Two works from the LPO to move you to tears: Vaughan Williams and Tippett 

United KingdomUnited Kingdom Vaughan Williams, Tippett: Nadine Benjamin (soprano), Dame Sarah Connolly (mezzo-soprano), Kenneth Tarver (tenor), Roderick Williams (baritone), Soloists of the Royal College of Music, London Philharmonic Choir (artistic director: Neville Creed), London Adventist Chorale (musical director: Ken Burton), London Philharmonic Orchestra / Edward Gardner (conductor). Royal Festival Hall, London, 26.11.2022. (JR)

Tippett’s A Child of Our Time with Edward Gardner conducting Nadine Benjamin (standing) and the LPO © London Philharmonic Orchestra

Vaughan Williams Serenade to Music

Tippett A Child of Our Time

For the second of three London Philharmonic Orchestra concerts this autumn celebrating Vaughan Williams 150th anniversary), the LPO chose a rarely performed piece, unique in its construction. Composed to celebrate Henry Wood’s jubilee concert in 1938, Vaughan Williams’s Serenade to Music was originally written for an unusual combination of sixteen solo voices and orchestra; the words stem from Shakespeare’s The Merchant of Venice. Due to the complexity of the piece, Vaughan Williams rewrote it for chorus and orchestra; however, LPO’s Principal Conductor Edward Gardner chose to perform the original version for this concert. By common consensus, this is now the best version by some margin. When Rachmaninov first heard the work, it made a profound impression on him and it is said he was moved to tears.

The piece is a 14-minute gem. The soloists’ dialogue is interspersed with exquisite and transcendent orchestral colours. The Leader Pieter Schoeman performed a prominent role, possibly playing a tender love song (Vaughan Williams had just met the woman he was to marry) and was sublime. The four soloists for the second half of the concert were joined by twelve soloists from the Royal College of Music (sopranos, Daniela Popescu, Eyra Norman and Charlotte Bowden; mezzo-sopranos, Kitty Whately, Martha Jones and Angelina Dorlin-Barlow; tenors, Michael Gibson, Paul Charles Clarke and Philip Sheffield; baritones, James Atkinson and Ross Fettes; and one extremely dark bass, Graeme Broadbent). None of them were weak links, and most were of high quality.
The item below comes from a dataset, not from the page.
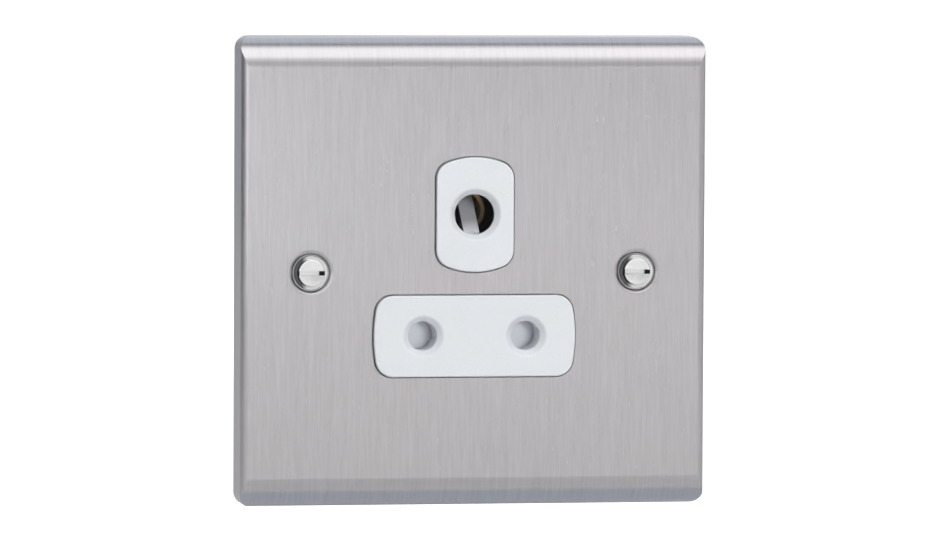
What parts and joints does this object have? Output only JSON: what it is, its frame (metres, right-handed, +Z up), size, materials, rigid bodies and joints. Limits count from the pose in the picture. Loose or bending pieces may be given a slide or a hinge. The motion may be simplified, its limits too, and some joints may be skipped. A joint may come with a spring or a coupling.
{
  "type": "round pin socket",
  "caption": "Wall socket for round pin plugs: square brushed metal plate with rolled edges, white insert pads with an earth hole over line holes, sprung shutter, contacts and rear housing.",
  "frame": {"origin": "centre of the plate on the wall plane, midway between the two fixing screws", "axes": "+X to the right seen from the front, +Y into the wall, +Z up; the plate's face looks along -Y"},
  "size_m": [0.086, 0.0269, 0.086],
  "materials": {
    "brushed_plate": "brushed vertically, satin",
    "white_moulding": "white, semi-gloss",
    "shutter_moulding": "white, satin",
    "housing_moulding": "white, satin",
    "bright_screw": "bright plated",
    "plated_screw": "zinc plated",
    "brass": "bright brass",
    "spring_steel": "bright spring steel",
    "nylon": "natural nylon"
  },
  "bodies": {
    "socket": {"earth_contact": "brass", "earth_contact_clamp": "spring_steel", "earth_nut": "plated_screw", "earth_strap": "brass", "earth_terminal": "brass", "earth_terminal_screw": "plated_screw", "faceplate": "brushed_plate", "fixing_screw_left": "bright_screw", "fixing_screw_right": "bright_screw", "housing_screw_lower_left": "plated_screw", "housing_screw_lower_right": "plated_screw", "housing_screw_upper_left": "plated_screw", "housing_screw_upper_right": "plated_screw", "insert_moulding": "white_moulding", "live_contact": "brass", "live_contact_clamp": "spring_steel", "live_terminal": "brass", "live_terminal_screw": "plated_screw", "neutral_contact": "brass", "neutral_contact_clamp": "spring_steel", "neutral_terminal": "brass", "neutral_terminal_screw": "plated_screw", "rear_housing": "housing_moulding", "screw_retainer_left": "nylon", "screw_retainer_right": "nylon", "shutter_spring": "spring_steel", "stud_clip_lower_left": "spring_steel", "stud_clip_lower_right": "spring_steel", "stud_clip_upper_left": "spring_steel", "stud_clip_upper_right": "spring_steel"},
    "shutter": {"shutter": "shutter_moulding"}
  },
  "joints": [
    {"name": "shutter_slide", "type": "slide", "parent": "socket", "child": "shutter", "axis": [0, 0, -1], "range_m": [0, 0.0075], "stiffness_N_per_m": 150, "springref_m": -0.003, "deforming": ["shutter_spring"]}
  ]
}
The audience were clearly much taken by the work, given its excellent performance.

In a pre-concert address, Edward Gardner revealed that Tippett’s A Child of Our Time was a work he had known and loved since childhood and his affection for the piece shone through at every turn.

A Child of Our Time is a secular oratorio. Composed between 1939 and 1941, it was first performed in March 1944. The work was inspired by events that affected Tippett profoundly: the assassination in 1938 of a German diplomat by a young Jewish refugee in Paris, Herschel Grynszpan, and the Nazi government’s reaction: the Kristallnacht, in which Nazi thugs forced their way into Jewish people’s houses and smashed as much glass as they could find. Tippett’s oratorio deals with these incidents in the context of the experiences of oppressed people generally, particularly comparing the fate of Negro slaves and the Jews of central Europe; it carries a pacifist message of reconciliation. The text’s themes of shadow and light reflect the Jungian psychoanalysis which Tippett underwent in the years immediately before writing the work.
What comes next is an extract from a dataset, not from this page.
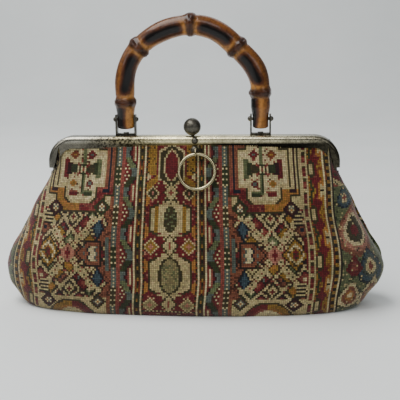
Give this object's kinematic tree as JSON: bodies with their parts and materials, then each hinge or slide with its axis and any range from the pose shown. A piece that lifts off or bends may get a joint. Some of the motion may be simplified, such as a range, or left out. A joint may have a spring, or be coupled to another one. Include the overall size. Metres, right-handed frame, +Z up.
{
  "type": "framed needlepoint bag",
  "caption": "Soft needlepoint bag on a hinged metal frame, with an arched bamboo handle, a sprung ball clasp and a ring pull; holds needlework or personal things.",
  "frame": {"origin": "centre of the bag's footprint, on the surface that it stands on", "axes": "+X along the frame to the right of the bag's front, +Y from the front to the back, +Z up"},
  "size_m": [0.3631, 0.1004, 0.2752],
  "materials": {
    "needlepoint": "wool tent stitch, many colours",
    "lining_cloth": "matte woven cotton",
    "board": "plain",
    "frame_metal": "aged nickel plate, tarnished",
    "clamp_cord": "twisted paper cord",
    "bamboo": "glossy varnish over scorched cane",
    "dark_steel": "darkened plate",
    "ball_metal": "dark polished pewter",
    "ring_metal": "pale polished, worn"
  },
  "bodies": {
    "bag_body": {"front_frame": "frame_metal", "hinge_rivet_left": "frame_metal", "hinge_rivet_right": "frame_metal", "front_clamp_strip": "clamp_cord", "front_neck_panel": "needlepoint", "front_panel": "needlepoint", "back_panel": "needlepoint", "left_gusset": "needlepoint", "right_gusset": "needlepoint", "base_panel": "needlepoint", "base_board": "board", "lining": "lining_cloth", "catch_plate": "frame_metal", "catch_ball": "ball_metal", "ring_boss": "ball_metal", "ring_hanger": "ring_metal"},
    "rear_half": {"rear_frame": "frame_metal", "rear_clamp_strip": "clamp_cord", "back_neck_panel": "needlepoint", "bracket_left": "dark_steel", "bracket_right": "dark_steel", "bracket_rivet_left": "dark_steel", "bracket_rivet_right": "dark_steel", "handle_pin_left": "dark_steel", "handle_pin_right": "dark_steel", "latch_seat": "dark_steel", "latch_pivot_pin": "dark_steel", "latch_spring": "dark_steel"},
    "latch": {"latch_post": "dark_steel", "latch_ball": "ball_metal"},
    "handle": {"bamboo_handle": "bamboo"},
    "ring": {"pull_ring": "ring_metal"}
  },
  "joints": [
    {"name": "frame_open", "type": "hinge", "parent": "bag_body", "child": "rear_half", "pos_m": [0, 0, 0.129], "axis": [-1, 0, 0], "range_deg": [0, 75]},
    {"name": "handle_swing", "type": "hinge", "parent": "rear_half", "child": "handle", "pos_m": [0, 0.0045, 0.1796], "axis": [1, 0, 0], "range_deg": [-95, 95]},
    {"name": "latch_tilt", "type": "hinge", "parent": "rear_half", "child": "latch", "pos_m": [0, 0.0045, 0.1604], "axis": [-1, 0, 0], "range_deg": [0, 12], "stiffness_Nm_per_rad": 0.6, "springref_deg": -4.58},
    {"name": "ring_swing", "type": "hinge", "parent": "bag_body", "child": "ring", "pos_m": [0.004, -0.018, 0.15], "axis": [-1, 0, 0], "range_deg": [0, 120]}
  ]
}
The oratorio is structured in the manner of Bach’s Passions. The work’s most original feature is Tippett’s use of African-American spirituals, which carry out the role allocated by Bach to chorales.

The soloists featured two National Vocal Treasures, Dame Sarah Connolly and Roderick (Roddy) Williams, who can do no wrong. The shining light above them was the soaring voice of Nadine Benjamin who made a dazzling impression, her debut with the LPO. We will be hearing much more of this fine, young singer. American tenor Kenneth Tarver completed the quintet, an intelligent singer slightly lacking, at times, volume and declamation. The two choruses were intermingled and impressed: particularly their control of dynamic range. The London Philharmonic Choir counts over 120 singers, supplemented by just over 20 members of the London Adventist Chorale: they made a splendid sound; as impressive in the modern sections as in the moving spirituals.

Tippett’s Child of our Time still speaks profoundly to us, given the current troubles in Ukraine. This work also brought a tear to the eye.

This concert will be broadcast on BBC Radio 3 on 2nd December 2022.